Information supplied:

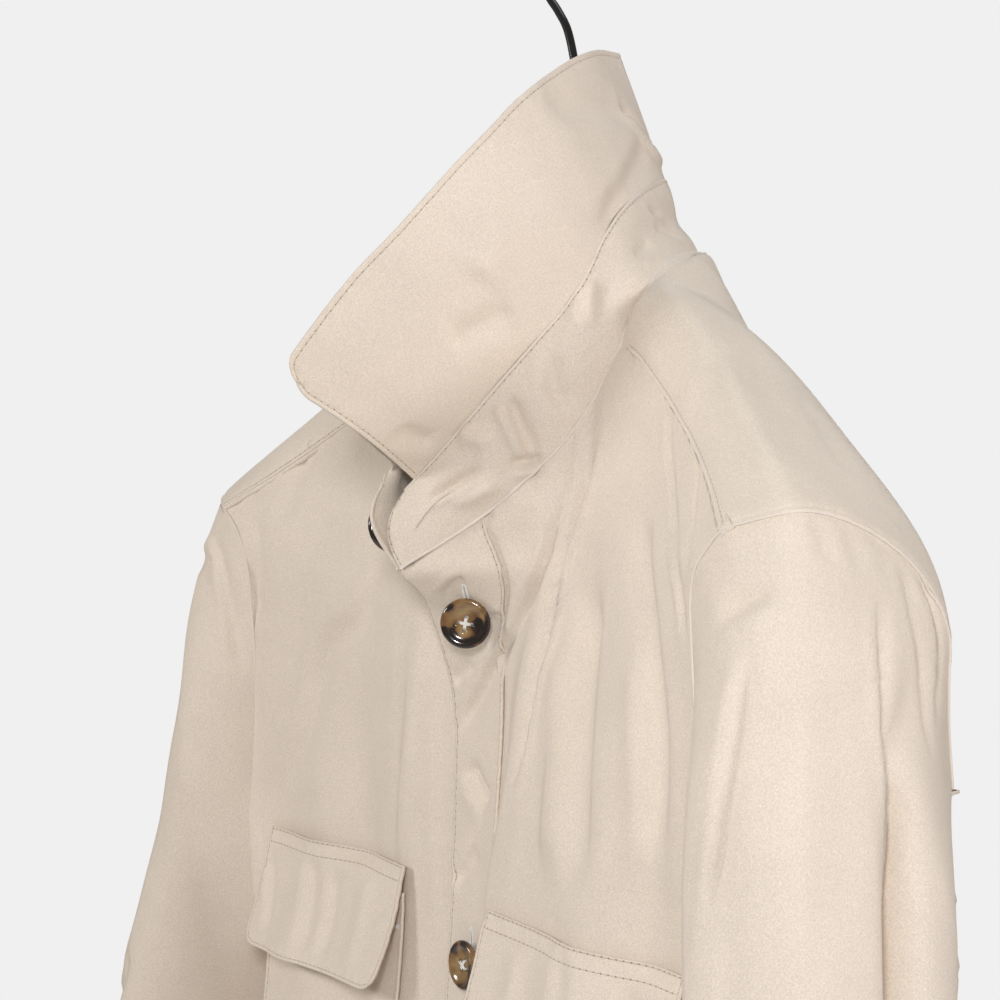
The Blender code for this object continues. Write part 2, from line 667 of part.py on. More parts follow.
def on_front(side, x, z, layers):
    """Point of something that lies on a front, some layers out from it."""
    return np.array([side * x, front_depth(side * x, z, side) - layers, z])


def pocket(side):
    """Patch pocket on a front."""
    start = 54.0

    def surface(u, v):
        cut = 9.0 * smooth((v - 0.9) / 0.1)
        x = start + cut * (1 - 2 * u) + POCKET_WIDTH * u
        z = POCKET_TOP_Z - POCKET_HEIGHT * v - FLAP_FALL[side] * POCKET_WIDTH * u
        return on_front(side, x, z, POCKET_OUT)

    return surface


def flap(side):
    """Pocket flap: held along its top, standing away along its lower edge."""
    start = 52.0

    def surface(u, v):
        inward = np.sign(0.5 - u) * smooth(abs(2 * u - 1) * 3 - 2)
        x = start + FLAP_WIDTH * u + 4.0 * smooth((v - 0.72) / 0.28) * inward
        lift = 7.0 * smooth((abs(2 * u - 1) - 0.80) / 0.20) * smooth((v - 0.6) / 0.4)
        z = FLAP_TOP_Z - FLAP_HEIGHT * v + lift - FLAP_FALL[side] * FLAP_WIDTH * u
        over = smooth(v / 0.2)
        sewn = FLAP_SEAT if side > 0 else FLAP_SEAT + 0.7
        p = on_front(side, x, z, sewn + (POCKET_OUT + STEP - sewn) * over)
        p[1] -= FLAP_FLARE * v ** 1.4 * (0.8 + 0.2 * (1.0 - u))
        return p

    return surface


# ---------------------------------------------------------------- making the objects

def material(name, kind):
    colour, roughness, metallic = COLOURS[kind]
    mat = bpy.data.materials.new(name)
    mat.use_nodes = True
    shader = mat.node_tree.nodes["Principled BSDF"]
    shader.inputs["Base Color"].default_value = (*colour, 1.0)
    shader.inputs["Roughness"].default_value = roughness
    shader.inputs["Metallic"].default_value = metallic
    return mat


def add_object(name, mesh, kind, collection):
    obj = bpy.data.objects.new(name, mesh)
    mesh.materials.append(material(name, kind))
    collection.objects.link(obj)
    return obj


def cloth(name, surface, us, vs, collection, closed=False, flip=False):
    """An open grid laid on a surface and thickened inwards."""
    bm = bmesh.new()
    vs = np.minimum(vs, 1.0)
    grid = [[bm.verts.new(np.asarray(surface(u, v)) * MM) for u in us] for v in vs]
    cols = len(us)
    for j in range(len(vs) - 1):
        for i in range(cols if closed else cols - 1):
            k = (i + 1) % cols
            quad = [grid[j][i], grid[j + 1][i], grid[j + 1][k], grid[j][k]]
            bm.faces.new(quad[::-1] if flip else quad)
    mesh = bpy.data.meshes.new(name)
    bm.to_mesh(mesh)
    bm.free()
    mesh.shade_smooth()
    obj = add_object(name, mesh, "cloth", collection)
    solid = obj.modifiers.new("Wall", "SOLIDIFY")
    solid.thickness = CLOTH * MM
    solid.offset = -1.0
    return obj


def draw_in(values, start, end):
    """The same parameters with the first and the last drawn in, to open a seam."""
    values = np.array(values, float)
    values[0] += start
    values[-1] -= end
    return values


def spread(count, start_gap, end_gap, length):
    """Even parameters from 0 to 1, drawn in at both ends by gaps in millimetres."""
    return np.linspace(start_gap / length, 1.0 - end_gap / length, count)


def button(name, centre, normal, collection, radius=BUTTON_RADIUS):
    """A turned button: a dished disc with a raised rim, its axis along a normal."""
    half = BUTTON_THICK / 2
    profile = [(0.0, half - 1.1), (radius * 0.62, half - 1.1), (radius * 0.74, half),
               (radius * 0.90, half), (radius, half - 0.9), (radius * 0.93, -half + 0.6),
               (radius * 0.7, -half), (0.0, -half)]
    bm = bmesh.new()
    verts = [bm.verts.new((r * MM, 0.0, z * MM)) for r, z in profile]
    edges = [bm.edges.new(pair) for pair in zip(verts, verts[1:])]
    bmesh.ops.spin(bm, geom=verts + edges, axis=(0, 0, 1), cent=(0, 0, 0),
                   steps=16, angle=2 * np.pi, use_duplicate=False)
    bmesh.ops.remove_doubles(bm, verts=bm.verts, dist=1e-6)
    bmesh.ops.recalc_face_normals(bm, faces=bm.faces)
    mesh = bpy.data.meshes.new(name)
    bm.to_mesh(mesh)
    bm.free()
    obj = add_object(name, mesh, "button", collection)
    obj.rotation_mode = "QUATERNION"
    obj.rotation_quaternion = Vector(normal).to_track_quat("Z", "Y")
    obj.location = [c * MM for c in centre]
    return obj


def seat(obj, base, normal):
    """Slide a button along its axis until it lies LAYER above what carries it."""
    bpy.context.view_layer.update()
    tree = BVHTree.FromObject(base, bpy.context.evaluated_depsgraph_get())
    normal = Vector(normal)
    back = [obj.matrix_world @ v.co + normal * 0.02 for v in obj.data.vertices if v.co.z < 0.0]
    disc = [a.lerp(b, t) for a in back for b in back[::5] for t in (0.25, 0.5)]
    falls = [tree.ray_cast(point, -normal)[3] for point in back + disc]
    clear = min(fall for fall in falls if fall is not None) - 0.02
    obj.location -= normal * (clear - (LAYER + 0.05) * MM)


def seat_button(name, row, base, collection):
    """Seat a button on the left placket, turned the way that the row says."""
    normal = np.array([row.face_x, -1.0, row.face_z])
    normal = normal / np.linalg.norm(normal)
    foot = np.array([row.x, front_depth(row.x, row.z, 1), row.z])
    seat(button(name, foot + normal * 9.0, normal, collection), base, normal)


def button_on(surface, name, u, v, outward, base, collection):
    """Seat a button on any surface at (u, v), on the side that outward points to."""
    d = 0.004
    foot = surface(u, v)
    normal = np.cross(surface(u + d, v) - surface(u - d, v),
                      surface(u, v + 0.1) - surface(u, v - 0.1))
    normal = normal / np.linalg.norm(normal)
    if np.dot(normal, outward) < 0:
        normal = -normal
    seat(button(name, foot + normal * 9.0, normal, collection), base, normal)


def hanger_body(collection):
    """One arm as a loft of rounded sections, mirrored about the middle."""
    bm = bmesh.new()
    xs = np.linspace(0.0, HANGER[-1].x, 17)
    rings = []
    for x in xs:
        row = {n: float(column(HANGER, "x", n, x)) for n in Arm._fields[1:]}
        ring = []
        for k in range(10):
            a = 2 * np.pi * (k + 0.5) / 10
            c, s = np.cos(a), np.sin(a)
            y = row["y"] + 0.5 * row["thick_y"] * np.sign(c) * abs(c) ** 0.7
            z = row["top"] - 0.5 * row["thick_z"] * (1.0 - np.sign(s) * abs(s) ** 0.7)
            ring.append(bm.verts.new((x * MM, y * MM, z * MM)))
        rings.append(ring)
    for a, b in zip(rings, rings[1:]):
        for k in range(10):
            n = (k + 1) % 10
            bm.faces.new((a[k], b[k], b[n], a[n]))
    bm.faces.new(rings[-1])
    bmesh.ops.recalc_face_normals(bm, faces=bm.faces)
    mesh = bpy.data.meshes.new("hanger_body")
    bm.to_mesh(mesh)
    bm.free()
    obj = add_object("hanger_body", mesh, "hanger", collection)
    mirror = obj.modifiers.new("Mirror", "MIRROR")
    mirror.use_axis[0] = True
    mirror.merge_threshold = 0.0001
    return obj


def hook(collection):
    """The wire hook, a POLY spline through the route."""
    fine = np.linspace(0.0, 1.0, 26)
    xs = catmull([p.x for p in HOOK], fine)
    zs = catmull([p.z for p in HOOK], fine)
    data = bpy.data.curves.new("hanger_hook", "CURVE")
    data.dimensions = "3D"
    data.bevel_depth = HOOK_WIRE / 2 * MM
    data.bevel_resolution = 2
    data.use_fill_caps = True
    spline = data.splines.new("POLY")
    spline.points.add(len(fine) - 1)
    for point, x, z in zip(spline.points, xs, zs):
        point.co = (x * MM, 0.0, z * MM, 1.0)
    obj = bpy.data.objects.new("hanger_hook", data)
    data.materials.append(material("hanger_hook", "wire"))
    collection.objects.link(obj)
    return obj


def catmull(values, t):
    """Catmull-Rom line through evenly numbered values."""
    v = np.asarray(values, float)
    v = np.concatenate([[2 * v[0] - v[1]], v, [2 * v[-1] - v[-2]]])
    pos = np.asarray(t) * (len(v) - 3)
    i = np.clip(pos.astype(int), 0, len(v) - 4)
    f = pos - i
    a, b, c, d = v[i], v[i + 1], v[i + 2], v[i + 3]
    return 0.5 * (2 * b + (c - a) * f + (2 * a - 5 * b + 4 * c - d) * f ** 2
                  + (3 * b - a - 3 * c + d) * f ** 3)


def build():
    for obj in list(bpy.data.objects):
        bpy.data.objects.remove(obj, do_unlink=True)
    shirt = bpy.data.collections.new("overshirt")
    bpy.context.scene.collection.children.link(shirt)

    back_u = np.linspace(-1.0, 1.0, 25)
    back_u[0], back_u[-1] = -0.9965, 0.9965
    cloth("back", back_panel, back_u, draw_in(BACK_ROWS, 0.003, 0.0), shirt)
    half = yoke_columns()
    yoke_u = [-u for u in half[:0:-1]] + half
    yoke_u[0], yoke_u[-1] = -0.996, 0.996
    cloth("yoke", yoke, yoke_u, draw_in(YOKE_ROWS, 0.003, 0.004), shirt)
    front_u = (np.array(FRONT_TOP_X) - FRONT_START) / (191.0 - FRONT_START)
    rows = draw_in(FRONT_ROWS, 0.0028, 0.0)
    for side, word in ((1, "left"), (-1, "right")):
        cloth("front_" + word, front_panel(side), draw_in(front_u, 0.0, 0.0038), rows,
              shirt, flip=side < 0)
        cloth("sleeve_" + word, sleeve(side), around_armhole(side),
              0.0015 + 0.998 * np.linspace(0.0, 1.0, 14) ** 1.1, shirt, closed=True,
              flip=side < 0)
        cloth("cuff_" + word, cuff(side), np.linspace(0.0, 1.0, 25)[:-1],
              spread(3, SEAM, 0.0, CUFF_HEIGHT), shirt, closed=True, flip=side < 0)
        cloth("placket_" + word, placket(side), np.linspace(0.0, 1.0, 8),
              rows, shirt, flip=side < 0)
        cloth("pocket_" + word, pocket(side), np.linspace(0.0, 1.0, 9),
              np.linspace(0.0, 1.0, 8), shirt, flip=side < 0)
        cloth("flap_" + word, flap(side), np.linspace(0.0, 1.0, 10),
              [0.0, 0.2, 0.45, 0.72, 0.88, 1.0], shirt, flip=side < 0)
    collar_u = [s - 1.0 for s in STAND_S] + [1.0 - s for s in STAND_S[-2::-1]]
    cloth("collar_stand", stand, collar_u, spread(4, 0.3, 0.3, 30.0), shirt)
    cloth("collar_leaf", leaf, collar_u, spread(6, 0.3, 0.0, 60.0), shirt)
    hanger_body(shirt)
    hook(shirt)
    placket_left = shirt.objects["placket_left"]
    for n, row in enumerate(FRONT_BUTTONS):
        seat_button("button_front_%d" % (n + 1), row, placket_left, shirt)
    button_on(stand, "button_stand", -0.965, 0.30, (-1.0, -0.6, 0.0),
              shirt.objects["collar_stand"], shirt)
    for side, word in ((1, "left"), (-1, "right")):
        button_on(cuff(side), "button_cuff_" + word, 0.62, 0.5, (side, 0.3, 0.0),
                  shirt.objects["cuff_" + word], shirt)


build()
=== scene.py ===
"""Looks of the overshirt on its hanger: fine cloth shells over the CAD solids, with
their creases, topstitching, buttonholes and buttons.

Tables and constants are in millimetres; the meshes are made in metres. The surfaces are
the ones that part.py makes its solids from, sampled finer here.
"""
from bisect import bisect_right
from collections import namedtuple

import bmesh
import bpy
import numpy as np
from mathutils import Matrix, Quaternion, Vector


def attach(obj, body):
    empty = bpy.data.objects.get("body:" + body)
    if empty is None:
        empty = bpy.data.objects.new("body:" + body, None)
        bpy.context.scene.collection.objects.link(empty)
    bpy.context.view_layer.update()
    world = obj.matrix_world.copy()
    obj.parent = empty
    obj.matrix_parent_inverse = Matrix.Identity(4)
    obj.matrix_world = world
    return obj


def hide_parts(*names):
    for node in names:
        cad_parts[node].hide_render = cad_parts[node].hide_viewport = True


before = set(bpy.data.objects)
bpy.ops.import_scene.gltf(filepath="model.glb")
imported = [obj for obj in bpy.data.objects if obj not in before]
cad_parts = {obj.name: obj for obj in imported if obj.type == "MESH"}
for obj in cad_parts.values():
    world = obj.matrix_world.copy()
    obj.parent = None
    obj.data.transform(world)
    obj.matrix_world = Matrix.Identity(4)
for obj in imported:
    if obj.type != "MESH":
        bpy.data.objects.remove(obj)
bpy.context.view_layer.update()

MM = 0.001
CLOTH = 1.3                # cloth wall
LAYER = 0.3                # gap between a piece and the panel that it lies on
STEP = CLOTH + LAYER       # depth from one layer to the next
PLACKET_WIDTH = 35.0
HEM_Z = -850.0
UNDERARM_Z = -474.0
SLEEVE_END_Z = -780.0
CUFF_HEIGHT = 62.0
BUTTON_RADIUS = 10.25
POCKET_WIDTH = 114.0
POCKET_HEIGHT = 142.0
POCKET_TOP_Z = -404.0
FLAP_WIDTH = 118.0
FLAP_HEIGHT = 52.0
FLAP_TOP_Z = -392.0
FLAP_FLARE = 14.0          # how far its lower edge stands away
FLAP_FALL = {1: 0.05, -1: -0.02}    # slope of each side's pocket and flap, down outwards
POCKET_OUT = 2.9           # outside of a pocket above its front
FLAP_SEAT = 2.6            # outside of a flap above its front along the sewn edge
HOOK_WIRE = 3.5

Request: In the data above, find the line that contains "0.0, 60.0), shirt)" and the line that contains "if empty is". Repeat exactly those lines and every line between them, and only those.

Final answer:
    cloth("collar_leaf", leaf, collar_u, spread(6, 0.3, 0.0, 60.0), shirt)
    hanger_body(shirt)
    hook(shirt)
    placket_left = shirt.objects["placket_left"]
    for n, row in enumerate(FRONT_BUTTONS):
        seat_button("button_front_%d" % (n + 1), row, placket_left, shirt)
    button_on(stand, "button_stand", -0.965, 0.30, (-1.0, -0.6, 0.0),
              shirt.objects["collar_stand"], shirt)
    for side, word in ((1, "left"), (-1, "right")):
        button_on(cuff(side), "button_cuff_" + word, 0.62, 0.5, (side, 0.3, 0.0),
                  shirt.objects["cuff_" + word], shirt)


build()
=== scene.py ===
"""Looks of the overshirt on its hanger: fine cloth shells over the CAD solids, with
their creases, topstitching, buttonholes and buttons.

Tables and constants are in millimetres; the meshes are made in metres. The surfaces are
the ones that part.py makes its solids from, sampled finer here.
"""
from bisect import bisect_right
from collections import namedtuple

import bmesh
import bpy
import numpy as np
from mathutils import Matrix, Quaternion, Vector


def attach(obj, body):
    empty = bpy.data.objects.get("body:" + body)
    if empty is None:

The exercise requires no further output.